Prerequisite: Graduate standing in engineering.

MECE 6319: Thin Films Surface Engineering              [3‐0]

Techniques and processes of thin film deposition and surface treatment; Vacuum science and technology; Fundamental processes occurring during thin film deposition (adsorption, surface diffusion, nucleation, and microstructure development); major thin film deposition processes: evaporation, sputtering, chemical and the coating systems; Testing, characterization and applications of novel thin films (precision mechanical engineering, electronic devices, aerospace industries).

Prerequisite: Graduate standing in engineering.

MECE 6320: Fracture Mechanics              [3‐0]

Development of the tools of linear and nonlinear fracture mechanics with coverage of theoretical considerations. The primary focus of the course is applications of tools to solution of practical problems in fracture prediction and failure analysis. Significant attention is paid to the phenomenology of fracture in metals, polymers, ceramics and composites.

Prerequisite: Graduate standing in engineering.

MECE 6321: Intermediate Composite Material Design              [3‐0]

An introduction to the theory of mechanics of solids for elastic and viscoelastic composite materials. Emphasis on analysis and design of structural laminate composite including failure mechanism, e.g., fatigue, delamination and dynamics of composites including effective moduli and material damping.

Prerequisite: Graduate standing in engineering.

MECE 6322: Ceramic Materials Engineering              [3‐0]

A survey of the fundamental properties of ceramic and glass materials which are utilized in electronic, electro‐optic, thermal and mechanical systems. Includes an introduction to the manufacturing processes specific to ceramics with an emphasis on their interaction with the design process. Probabilistic design schemes for mechanical components are covered and students perform a detailed component or process design. Several laboratory demonstrations and assignments are included.

Prerequisite: Graduate standing in engineering.

MECE 6323: Polymer Processing              [3‐0]

Course designed to provide fundamental understanding of polymer processing techniques. The course presents information that relates the thermo‐physical, mechanical and rheological properties of polymeric materials with particular processing techniques.

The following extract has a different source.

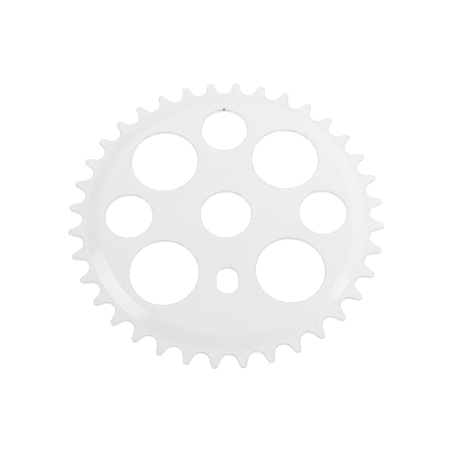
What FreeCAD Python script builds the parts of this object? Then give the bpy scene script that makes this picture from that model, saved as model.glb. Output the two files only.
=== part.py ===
# One-piece stamped steel chain sprocket for a half-inch-pitch bicycle chain.
#
# A single blank of sheet steel: a flat middle disc with a plain centre bore, a drive-pin slot below it and seven
# round lightening holes, then a conical step pressed all the way round, then a flat toothed rim set back from the
# disc. It lies face up: +Z is the sprocket's axis and points out of its front face, -Y runs from the bore towards
# the drive-pin slot, and the origin is the centre of the bore, halfway through the disc. Millimetres.
import FreeCAD
import Part
import math
import os

# Chain and teeth
CHAIN_PITCH = 12.7
ROLLER_DIAMETER = 7.75
TOOTH_COUNT = 36
TIP_RADIUS = 75.5                # to the highest point of a tooth
TIP_ROUND = 1.67                 # the tooth's own rounded top, seen face on
SEAT_PER_ROLLER = 0.513          # a roller seat's radius as a share of the roller's diameter

# Plate, over its coating
THICKNESS = 2.0
DISH = 2.6                       # how far the toothed rim is set back from the middle disc
STEP_START_RADIUS = 59.2         # where the flat middle disc ends
STEP_SLOPE = math.radians(24.0)  # the conical step against the flat
SHOULDER_BEND = 6.9              # the step's upper bend, halfway through the plate
FOOT_BEND = 3.5                  # the step's lower bend, halfway through the plate
EDGE_ROUND = 0.4                 # the rounding that blanking and coating leave on every edge
TIP_BEVEL_START = 73.4           # the teeth thin down from this radius outwards
TIP_BEVEL_DEPTH = 0.3            # taken off each face at the tip radius

# Openings in the middle disc
BORE_RADIUS = 12.0
LARGE_HOLE_RADIUS = 16.0
LARGE_HOLE_PITCH_RADIUS = 41.5
LARGE_HOLE_ANGLES = (45, 135, 225, 315)
MEDIUM_HOLE_RADIUS = 11.2
MEDIUM_HOLE_PITCH_RADIUS = 46.2
MEDIUM_HOLE_ANGLES = (0, 90, 180)
PIN_SLOT_Y = -34.0
PIN_SLOT_WIDTH = 10.0
PIN_SLOT_LENGTH = 12.7           # along the radius, over both round ends

# Worked out from the above
PITCH_RADIUS = CHAIN_PITCH / (2 * math.sin(math.pi / TOOTH_COUNT))
SEAT_RADIUS = SEAT_PER_ROLLER * ROLLER_DIAMETER
ROOT_RADIUS = PITCH_RADIUS - SEAT_RADIUS
HALF = THICKNESS / 2
BOTH_BENDS = SHOULDER_BEND + FOOT_BEND
STRAIGHT_DROP = DISH - BOTH_BENDS * (1 - math.cos(STEP_SLOPE))
STEP_END_RADIUS = STEP_START_RADIUS + BOTH_BENDS * math.sin(STEP_SLOPE) + STRAIGHT_DROP / math.tan(STEP_SLOPE)
JOIN_RADIUS = (STEP_END_RADIUS + ROOT_RADIUS) / 2   # on the rim's flat, between the step and the roots
CUT_DEPTH = 20.0                 # long enough to pass through the plate from above
AXIS = FreeCAD.Vector(0, 0, 1)


def on_circle(radius, angle, z=0.0):
    return FreeCAD.Vector(radius * math.cos(angle), radius * math.sin(angle), z)


def arc(start, middle, end):
    return Part.Arc(start, middle, end).toShape()


def line(start, end):
    return Part.LineSegment(start, end).toShape()


def straight_cylinder(x, y, radius):
    return Part.makeCylinder(radius, 2 * CUT_DEPTH, FreeCAD.Vector(x, y, -CUT_DEPTH), AXIS)


def tooth_outline(z):
    """The closed outline of all the teeth: round tops and roller seats, joined by their common tangents."""
    half_pitch = math.pi / TOOTH_COUNT
    tip_centre_radius = TIP_RADIUS - TIP_ROUND
    # In a frame with the tooth along +Y, the tangent between the tip arc and the next seat arc
    to_seat_x = PITCH_RADIUS * math.sin(half_pitch)
    to_seat_y = PITCH_RADIUS * math.cos(half_pitch) - tip_centre_radius
    tangent_turn = math.acos((TIP_ROUND + SEAT_RADIUS) / math.hypot(to_seat_x, to_seat_y))
    contact = math.atan2(to_seat_y, to_seat_x) + tangent_turn

    def place(x, y, tooth_angle):
        turned = tooth_angle - math.pi / 2
        return FreeCAD.Vector(
            x * math.cos(turned) - y * math.sin(turned), x * math.sin(turned) + y * math.cos(turned), z
        )

    tip_x = TIP_ROUND * math.cos(contact)
    tip_y = tip_centre_radius + TIP_ROUND * math.sin(contact)
    seat_x = to_seat_x - SEAT_RADIUS * math.cos(contact)
    seat_y = PITCH_RADIUS * math.cos(half_pitch) - SEAT_RADIUS * math.sin(contact)
    edges = []
    for tooth in range(TOOTH_COUNT):
        angle = (2 * tooth + 1) * half_pitch
        right_seat_end = place(seat_x, seat_y, angle)
        right_tip_end = place(tip_x, tip_y, angle)
        left_tip_end = place(-tip_x, tip_y, angle)
        left_seat_end = place(-seat_x, seat_y, angle)
        next_seat_start = place(seat_x, seat_y, angle + 2 * half_pitch)
        edges.append(line(right_seat_end, right_tip_end))
        edges.append(arc(right_tip_end, on_circle(TIP_RADIUS, angle, z), left_tip_end))
        edges.append(line(left_tip_end, left_seat_end))
        edges.append(arc(left_seat_end, on_circle(ROOT_RADIUS, angle + half_pitch, z), next_seat_start))
    return Part.Wire(edges)


def face_line(side):
    """One face of the dished disc in section, from the axis to the join radius, as edges in the XZ plane.
    side is +1 for the front face and -1 for the back face."""
    shoulder_bend = SHOULDER_BEND + side * HALF
    foot_bend = FOOT_BEND - side * HALF

    def shoulder(turn):
        radius = STEP_START_RADIUS + shoulder_bend * math.sin(turn)
        return FreeCAD.Vector(radius, 0, shoulder_bend * math.cos(turn) - SHOULDER_BEND)

    def foot(turn):
        radius = STEP_END_RADIUS - foot_bend * math.sin(turn)
        return FreeCAD.Vector(radius, 0, FOOT_BEND - DISH - foot_bend * math.cos(turn))

    middle = FreeCAD.Vector(0, 0, side * HALF)
    rim = FreeCAD.Vector(JOIN_RADIUS, 0, side * HALF - DISH)
    return [
        line(middle, shoulder(0)),
        arc(shoulder(0), shoulder(STEP_SLOPE / 2), shoulder(STEP_SLOPE)),
        line(shoulder(STEP_SLOPE), foot(STEP_SLOPE)),
        arc(foot(STEP_SLOPE), foot(STEP_SLOPE / 2), foot(0)),
        line(foot(0), rim),
    ]


def dished_disc():
    """The middle disc and the conical step, out to the flat of the rim."""
    front = face_line(1)
    back = face_line(-1)
    outer = line(FreeCAD.Vector(JOIN_RADIUS, 0, HALF - DISH), FreeCAD.Vector(JOIN_RADIUS, 0, -HALF - DISH))
    axis = line(FreeCAD.Vector(0, 0, HALF), FreeCAD.Vector(0, 0, -HALF))
    section = Part.Face(Part.Wire(Part.__sortEdges__(front + back + [outer, axis])))
    return section.revolve(FreeCAD.Vector(0, 0, 0), AXIS, 360)


def bevel_envelope():
    """A disc that thins down outside the bevel radius. What the tooth ring shares with it has bevelled tips."""
    reach = TIP_RADIUS + 1.0
    slope = TIP_BEVEL_DEPTH / (TIP_RADIUS - TIP_BEVEL_START)
    end_half = HALF - slope * (reach - TIP_BEVEL_START)
    corners = [
        (0, HALF), (TIP_BEVEL_START, HALF), (reach, end_half),
        (reach, -end_half), (TIP_BEVEL_START, -HALF), (0, -HALF), (0, HALF),
    ]
    points = [FreeCAD.Vector(radius, 0, z - DISH) for radius, z in corners]
    return Part.Face(Part.makePolygon(points)).revolve(FreeCAD.Vector(0, 0, 0), AXIS, 360)


def tooth_ring():
    """The flat rim with its teeth, rounded along the outline and bevelled at the tips."""
    blank = Part.Face(tooth_outline(-DISH - HALF)).extrude(AXIS * THICKNESS)
    outline_edges = [
        edge for edge in blank.Edges
        if abs(edge.BoundBox.ZMax - edge.BoundBox.ZMin) < 1e-6
    ]
    rounded = blank.makeFillet(EDGE_ROUND, outline_edges)
    return rounded.common(bevel_envelope()).cut(straight_cylinder(0, 0, JOIN_RADIUS))


def lightening_holes():
    cutters = []
    for angles, pitch_radius, radius in (
        (LARGE_HOLE_ANGLES, LARGE_HOLE_PITCH_RADIUS, LARGE_HOLE_RADIUS),
        (MEDIUM_HOLE_ANGLES, MEDIUM_HOLE_PITCH_RADIUS, MEDIUM_HOLE_RADIUS),
    ):
        for angle in angles:
            centre = on_circle(pitch_radius, math.radians(angle))
            cutters.append(straight_cylinder(centre.x, centre.y, radius))
    return cutters


def drive_pin_slot():
    """A slot with round ends, a little longer along the radius than it is wide."""
    end_radius = PIN_SLOT_WIDTH / 2
    end_offset = PIN_SLOT_LENGTH / 2 - end_radius
    low_y = PIN_SLOT_Y - end_offset
    high_y = PIN_SLOT_Y + end_offset
    between = Part.makeBox(
        PIN_SLOT_WIDTH, 2 * end_offset, 2 * CUT_DEPTH, FreeCAD.Vector(-end_radius, low_y, -CUT_DEPTH)
    )
    ends = straight_cylinder(0, low_y, end_radius).fuse(straight_cylinder(0, high_y, end_radius))
    return ends.fuse(between).removeSplitter()


def is_opening_edge(edge):
    """True for an edge where an opening meets either flat face of the middle disc."""
    box = edge.BoundBox
    flat = abs(box.ZMax - box.ZMin) < 1e-6 and abs(abs(box.ZMax) - HALF) < 1e-6
    reach = max(math.hypot(point.x, point.y) for point in edge.discretize(9))
    return flat and reach < STEP_START_RADIUS - 0.5


def sprocket_plate():
    disc = dished_disc()
    for cutter in [straight_cylinder(0, 0, BORE_RADIUS), drive_pin_slot()] + lightening_holes():
        disc = disc.cut(cutter)
    disc = disc.makeFillet(EDGE_ROUND, [edge for edge in disc.Edges if is_opening_edge(edge)])
    return disc.fuse(tooth_ring()).removeSplitter()


def write_node(name, shape):
    solids = shape.Solids
    whole = solids[0] if len(solids) == 1 else Part.Compound(solids)
    whole.exportStep(os.path.join("parts", name + ".step"))
    box = whole.BoundBox
    print(
        name, "solids", len(solids), "valid", whole.isValid(), "volume mm3", round(whole.Volume, 1),
        "box", [round(v, 3) for v in (box.XMin, box.YMin, box.ZMin, box.XMax, box.YMax, box.ZMax)],
    )


os.makedirs("parts", exist_ok=True)
print("pitch radius", round(PITCH_RADIUS, 3), "root radius", round(ROOT_RADIUS, 3),
      "step ends at", round(STEP_END_RADIUS, 3))
write_node("sprocket_plate", sprocket_plate())
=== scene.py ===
import math

import bmesh
import bpy
from mathutils import Matrix, Vector


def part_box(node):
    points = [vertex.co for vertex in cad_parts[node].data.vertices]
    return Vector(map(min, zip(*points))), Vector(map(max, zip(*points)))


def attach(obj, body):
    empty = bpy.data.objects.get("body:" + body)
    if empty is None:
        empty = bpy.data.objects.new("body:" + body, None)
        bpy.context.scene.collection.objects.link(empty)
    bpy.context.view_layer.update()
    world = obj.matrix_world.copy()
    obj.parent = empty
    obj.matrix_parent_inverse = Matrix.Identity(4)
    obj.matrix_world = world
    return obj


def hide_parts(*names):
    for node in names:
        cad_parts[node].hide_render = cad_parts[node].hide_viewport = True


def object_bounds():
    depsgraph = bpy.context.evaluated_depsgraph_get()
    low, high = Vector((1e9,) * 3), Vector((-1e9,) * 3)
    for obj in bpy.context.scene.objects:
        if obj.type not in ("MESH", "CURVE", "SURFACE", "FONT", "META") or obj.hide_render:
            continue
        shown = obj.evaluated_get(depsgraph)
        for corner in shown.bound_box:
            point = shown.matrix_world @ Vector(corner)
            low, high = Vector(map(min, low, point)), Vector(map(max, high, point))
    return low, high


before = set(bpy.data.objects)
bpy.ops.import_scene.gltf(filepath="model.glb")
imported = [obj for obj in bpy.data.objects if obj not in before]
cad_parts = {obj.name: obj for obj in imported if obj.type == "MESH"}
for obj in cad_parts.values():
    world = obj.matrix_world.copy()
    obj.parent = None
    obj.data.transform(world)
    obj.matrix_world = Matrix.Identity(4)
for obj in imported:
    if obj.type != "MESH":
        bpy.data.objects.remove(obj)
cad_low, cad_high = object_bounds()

# ------------------------------------------------------------------------------------------------
# The sprocket plate. One sheet of mild steel, blanked and pierced in a press and then dished: a
# flat middle, a conical step, and a flat toothed rim whose teeth are coined thinner towards their
# tips. It's powder coated all over, so every edge that the press left is soft.

plate_low, plate_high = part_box("sprocket_plate")
half_thickness = plate_high.z
dish = -plate_low.z - half_thickness
middle_z = half_thickness                # the front faces of the middle and of the toothed rim
rim_z = half_thickness - dish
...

Manufacturing polymer processes such as mixing, extrusion, injection molding, calendering, fiber spinning and processes related to nanoreinforced polymer fabrication are studied. Prerequisite: Graduate standing in engineering.

MECE 6324: Viscoelasticity Theory              [3‐0]

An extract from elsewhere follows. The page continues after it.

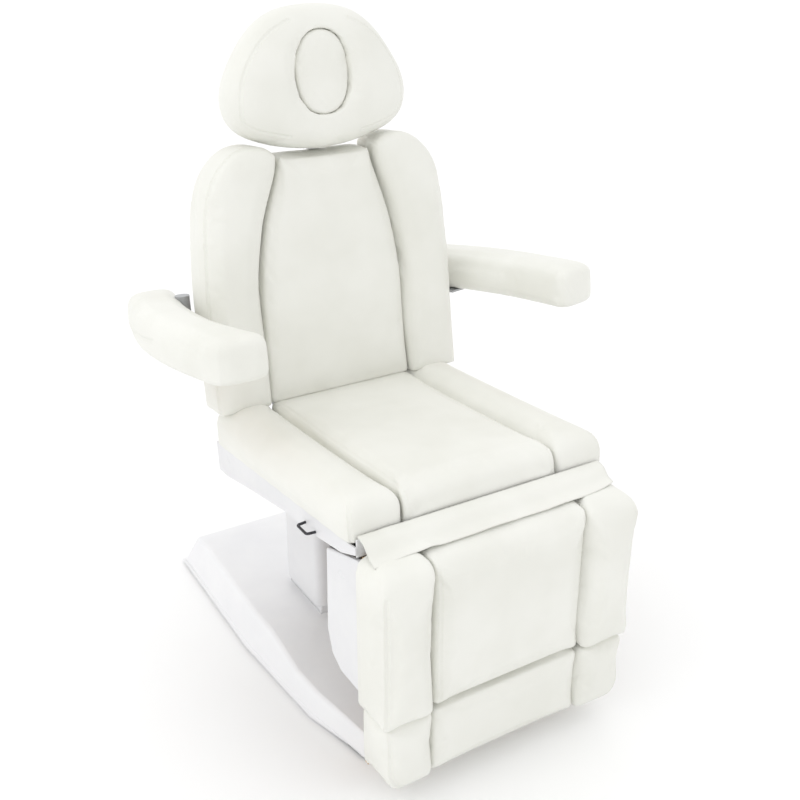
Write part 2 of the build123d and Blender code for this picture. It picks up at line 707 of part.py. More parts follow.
with BuildPart() as motor_pins:
    for x, foot in ((145.0, (-250.0, 490.0)), (-145.0, (60.0, 490.0))):
        rod(Plane.YZ, foot, 4, x - 15, x + 15)
save(motor_pins.part, "motor_pins")

with BuildPart() as tilt_motor_pin:
    rod(Plane.YZ, tilt_foot, 4, -16, 16)
save(tilt_motor_pin.part, "tilt_motor_pin")
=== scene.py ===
import json
import math

import bmesh
import bpy
from mathutils import Matrix, Vector
from mathutils.bvhtree import BVHTree
from mathutils.kdtree import KDTree


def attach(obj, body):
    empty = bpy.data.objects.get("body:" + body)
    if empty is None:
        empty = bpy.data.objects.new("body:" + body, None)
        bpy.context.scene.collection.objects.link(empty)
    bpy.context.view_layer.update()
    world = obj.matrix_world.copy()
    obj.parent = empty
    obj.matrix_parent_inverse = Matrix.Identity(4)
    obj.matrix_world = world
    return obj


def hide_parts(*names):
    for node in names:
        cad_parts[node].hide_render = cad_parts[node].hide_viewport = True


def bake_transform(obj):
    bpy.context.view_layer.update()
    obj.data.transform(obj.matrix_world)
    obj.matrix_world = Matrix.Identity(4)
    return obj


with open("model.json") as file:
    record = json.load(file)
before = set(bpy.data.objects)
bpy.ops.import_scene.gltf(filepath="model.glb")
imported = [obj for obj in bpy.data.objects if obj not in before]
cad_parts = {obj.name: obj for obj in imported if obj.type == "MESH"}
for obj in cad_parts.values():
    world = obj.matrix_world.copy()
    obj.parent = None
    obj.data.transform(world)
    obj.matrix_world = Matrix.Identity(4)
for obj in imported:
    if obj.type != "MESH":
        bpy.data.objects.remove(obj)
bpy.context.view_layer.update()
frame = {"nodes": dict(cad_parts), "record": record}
scene = bpy.context.scene

# Forms are drawn in millimetres in the place of their own part, then set into the bed in metres.
SEAT_LEAN = math.radians(3.5)
BACK_LEAN = math.radians(6.1)
CREASE = Vector((0, 0.160, 0.6218))      # where the seat's and the backrest's surfaces meet
ARM_PIVOT = (332.0, 132.0)               # across and behind, in the armrest's own place
ARM_SPLAY = math.radians(15)

# Each cushion's base and top, measured out of its own board.
BACK_LOW, BACK_PANEL_HIGH, BACK_BOLSTER_HIGH = -95, 0, 21
HEAD_LOW, HEAD_HIGH = -80, 27
PLUG_LOW, PLUG_HIGH = -68, 21
ARM_LOW, ARM_HIGH = 172, 264
LEG_LOW, LEG_PANEL_HIGH, LEG_BOLSTER_HIGH = 446, 539, 558
FOOT_LOW, FOOT_PANEL_HIGH, FOOT_BOLSTER_HIGH = 449, 538, 550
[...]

Introduction to the mathematical theory of linear viscoelasticity with a focus on solution of real problems. Coverage of transform techniques, numerical models, design of viscoelastic components and experimental determination of viscoelastic constitutive relations.

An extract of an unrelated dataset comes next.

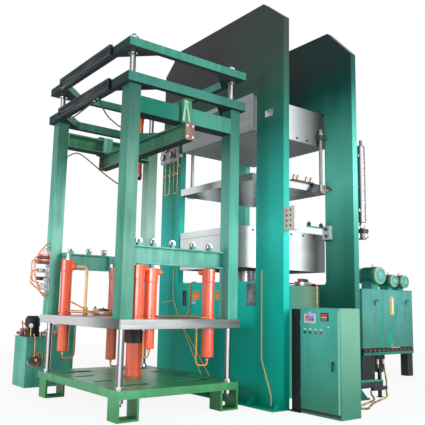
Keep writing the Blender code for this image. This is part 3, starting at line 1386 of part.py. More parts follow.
# Hoses: free along the floor between the stand's glands and the cabinet's
def make_hoses():
    for n, route in enumerate((HOSE_1_ROUTE, HOSE_2_ROUTE), 1):
        points = smooth_route(route, HOSE_POINTS)
        points[0].z -= SEAT
        points[1].xy = points[0].xy
        points[-1].x = CABINET_END_X + GLAND_LENGTH + SEAT
        points[-2].yz = points[-1].yz
        curve = bpy.data.curves.new(f"pump_hose_{n}", "CURVE")
        curve.dimensions = "3D"
        curve.bevel_depth = HOSE_RADIUS
        curve.bevel_resolution = 2
        curve.use_fill_caps = True
        spline = curve.splines.new("POLY")
        spline.points.add(len(points) - 1)
        for point, place in zip(spline.points, points):
            point.co = (*place, 1)
        material(adopt(f"pump_hose_{n}", curve), "hose_rubber")


make_base()
make_columns()
make_platform()
make_posts()
make_ring_frame("carriage_head_frame", HEAD_Z, HEAD_THICKNESS)
make_ring_frame("crown_frame", CROWN_Z, CROWN_THICKNESS)
make_head_beams()
make_hanger()
make_front_roller_beam()
make_back_roller_beam()
make_rollers()
make_lift_cylinders()
make_loader_ram()
make_frame_plate("frame_plate_1", PLATE_1_X, PLATE_1_CHAMFER, PLATE_1_CHAMFER_DROP, -1)
make_frame_plate("frame_plate_2", PLATE_2_X, PLATE_2_CHAMFER, PLATE_2_CHAMFER_DROP, 1)
make_upper_block()
make_middle_platen()
make_lower_table()
make_bed()
make_plate_boxes()
make_accumulator()
make_cabinet()
make_door()
make_handle()
make_buttons()
make_duct()
make_stand()
make_tank()
make_motors()
make_feed_unit()
make_hoses()
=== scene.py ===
"""A rubber vulcanizing press with its loader, control cabinet, power pack and feed unit."""

import math

import bmesh
import bpy
from mathutils import Matrix, Vector


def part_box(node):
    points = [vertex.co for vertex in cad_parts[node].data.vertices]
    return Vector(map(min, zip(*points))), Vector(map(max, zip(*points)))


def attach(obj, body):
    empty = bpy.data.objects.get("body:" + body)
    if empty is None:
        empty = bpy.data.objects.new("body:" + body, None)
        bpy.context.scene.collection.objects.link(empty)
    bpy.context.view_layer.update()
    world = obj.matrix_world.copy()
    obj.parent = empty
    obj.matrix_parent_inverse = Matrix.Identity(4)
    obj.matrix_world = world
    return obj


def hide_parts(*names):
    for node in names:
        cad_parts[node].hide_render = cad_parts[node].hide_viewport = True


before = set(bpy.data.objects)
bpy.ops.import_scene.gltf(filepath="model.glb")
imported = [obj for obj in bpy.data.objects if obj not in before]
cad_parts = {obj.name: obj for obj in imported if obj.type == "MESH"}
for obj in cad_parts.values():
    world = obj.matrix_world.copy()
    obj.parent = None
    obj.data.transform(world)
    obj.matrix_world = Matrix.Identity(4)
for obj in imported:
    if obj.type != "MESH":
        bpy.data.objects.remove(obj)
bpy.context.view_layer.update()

# Every place below is measured from the loader's own floor corner, as a fitter would
# tape the plant out on the hall's floor: X along the plant, Y away from the cabinet's side.
loader_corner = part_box("loader_base")[0]


def at(x, y, z):
    """A place on the plant, from the loader's corner and the floor."""
    return Vector((loader_corner.x + x, loader_corner.y + y, z))


# Camera: a standing person's eye before the loader's near corner, looking slightly up
# with a normal lens. Its place was solved from the plant's parallel edges.
heading, pitch, roll = math.radians(37.367), math.radians(8.767), math.radians(1.101)
ahead = Vector(
    (math.cos(pitch) * math.sin(heading), math.cos(pitch) * math.cos(heading), math.sin(pitch))
)
across = Vector((math.cos(heading), -math.sin(heading), 0))
upward = across.cross(ahead)
right = math.cos(roll) * across + math.sin(roll) * upward
top = -math.sin(roll) * across + math.cos(roll) * upward
bpy.ops.object.camera_add(location=at(-4.120, -7.474, 1.66))
camera = bpy.context.object
camera.rotation_euler = Matrix((right, top, -ahead)).transposed().to_euler()
camera.data.sensor_width = 36
camera.data.lens = 49.94
camera.data.clip_end = 200
bpy.context.scene.camera = camera
bpy.context.scene.view_settings.view_transform = "Standard"

# Hoses of the power pack: two rubber-covered wire-braid hoses of 36 mm, oily from the floor and
# clouded with ochre patches that are partly dust and partly painted highlight, from the stand's
# glands to the back of the control cabinet, loose on the floor.


class Value:
    """A socket of a finish, on which Python's own operators add Math nodes."""

    def __init__(self, finish, socket):
        self.finish = finish
        self.socket = socket

    def maths(self, operation, a, b):
        return self.finish.node("ShaderNodeMath", {"operation": operation}, {0: a, 1: b})

    def __add__(self, other):
        return self.maths("ADD", self, other)

    def __radd__(self, other):
        return self.maths("ADD", other, self)

    def __sub__(self, other):
        return self.maths("SUBTRACT", self, other)

    def __rsub__(self, other):
        return self.maths("SUBTRACT", other, self)

    def __mul__(self, other):
        return self.maths("MULTIPLY", self, other)


class Finish:
    """A material on one Principled shader, read in the object's own coordinates."""

    def __init__(self, name):
        self.material = bpy.data.materials.new(name)
        self.material.use_nodes = True
        self.tree = self.material.node_tree
        self.shader = self.tree.nodes["Principled BSDF"]
        self.place = self.node("ShaderNodeTexCoord", {}, {}, "Object")

    def node(self, kind, settings, inputs, output=0):
        node = self.tree.nodes.new(kind)
        for name, value in settings.items():
            if name == "stops":
                ramp = node.color_ramp
                while len(ramp.elements) < len(value):
                    ramp.elements.new(1.0)
                for element, (position, colour) in zip(ramp.elements, value):
                    element.position = position
                    element.color = (*colour, 1)
            else:
                setattr(node, name, value)
        for key, value in inputs.items():
            if isinstance(value, Value):
                self.tree.links.new(value.socket, node.inputs[key])
            else:
                node.inputs[key].default_value = value
        return Value(self, node.outputs[output])

    def maths(self, operation, value):
        return self.node("ShaderNodeMath", {"operation": operation}, {0: value})

    def noise(self, scale, detail=3.0, stretch=(1, 1, 1), rough=0.5):
        """Cloudy value round 0.5 with spots 1/scale metres wide, longer along small stretches."""
        vector = self.node(
            "ShaderNodeMapping", {"vector_type": "TEXTURE"},
            {"Vector": self.place, "Scale": tuple(1 / s for s in stretch)},
        )
        return self.node(
            "ShaderNodeTexNoise", {},
            {"Vector": vector, "Scale": scale, "Detail": detail, "Roughness": rough}, "Fac",
        )

    def between(self, value, low, high, start=0.0, end=1.0):
        """start below low, end above high, and a smooth step between them."""
        return self.node(
            "ShaderNodeMapRange", {"interpolation_type": "SMOOTHSTEP"},
            {"Value": value, "From Min": low, "From Max": high, "To Min": start, "To Max": end},
        )

    def mix(self, first, second, share):
        """Colour from first to second as share goes from 0 to 1."""
        first, second = (c if isinstance(c, Value) else (*c, 1) for c in (first, second))
        return self.node("ShaderNodeMix", {"data_type": "RGBA"}, {0: share, 6: first, 7: second}, 2)

    def axes(self):
        split = self.node("ShaderNodeSeparateXYZ", {}, {"Vector": self.place}).socket.node
        return [Value(self, output) for output in split.outputs]

    def wear(
        self, colour=None, rough=None, height=None, depth=0.001, metal=None, corner=0.0, shine=0.5
    ):
        """Sends the worked-out sockets to the shader, with corners rounded by a hair."""
        self.shader.inputs["Specular IOR Level"].default_value = shine
        for key, value in (("Base Color", colour), ("Roughness", rough), ("Metallic", metal)):
            if isinstance(value, Value):
                self.tree.links.new(value.socket, self.shader.inputs[key])
            elif value is not None:
                flat = (*value, 1) if key == "Base Color" else value
                self.shader.inputs[key].default_value = flat
        normal = None
        if corner:
            normal = self.node("ShaderNodeBevel", {"samples": 4}, {"Radius": corner})
        if height is not None:
            inputs = {"Height": height, "Distance": depth, "Strength": 1.0}
            if normal is not None:
                inputs["Normal"] = normal
            normal = self.node("ShaderNodeBump", {}, inputs)
        if normal is not None:
            self.tree.links.new(normal.socket, self.shader.inputs["Normal"])
        return self.material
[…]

Prerequisite: Graduate standing in engineering.

MECE 6325: Composite Structures Engineering              [3‐0]

The course is devoted to the theory and/or analysis of composite materials (i.e. composite laminates) and structures in particular. The principles and method for the analysis and design of structural components, from micromechanics through macromechanics to structural analysis, are presented along with the discussion of how these theories may be used in practical design problems.

Prerequisite: Graduate standing in engineering.

MECE 6326: Polymer Engineering              [3‐0]

Introductory course designed to provide a polymer materials science background to engineering students that will enable them to design polymer components.

Prerequisite: Graduate standing in engineering.

MECE 6327: Intermediate Nanotechnology              [3‐0]

Course designed to introduce fundamental nanotechnology and nanoscience aspects as well as to study a variety of technologies and potential applications that fall under the nanotech umbrella. The nanotechnology revolution provides an opportunity for the students to foster creative thinking given the vast potential in the area. Prerequisite: Graduate standing in engineering.

MECE 6328: Spectroscopic Techniques              [3‐0]

Course designed to introduce students to spectroscopic techniques used in the identification of organic compounds. Techniques such as mass spectrometry, infrared, wave dispersive spectrometry, x‐ray photoelectron spectroscopy and elemental dispersive spectroscopy will be studied. Students will have an opportunity to get practical experience in operating some of the studied techniques.

Prerequisite: Graduate standing.

MECE 6362: Finite Element Analysis              [3‐0]

An introduction to the theory of finite element methods, with application to stress analysis, natural frequency extraction and heat transfer. Strategies for meshing and applying boundary conditions are also examined. Existing codes are used for determining finite element solutions.

Prerequisite: Graduate standing in engineering.

MECE 6399: Topics in Mechanical Engineering              [3‐0]

In‐depth study of specific areas in mechanical engineering. Subject matter varies from semester to semester. May be repeated for credit when subject matter changes. Prerequisite: Graduate standing in engineering.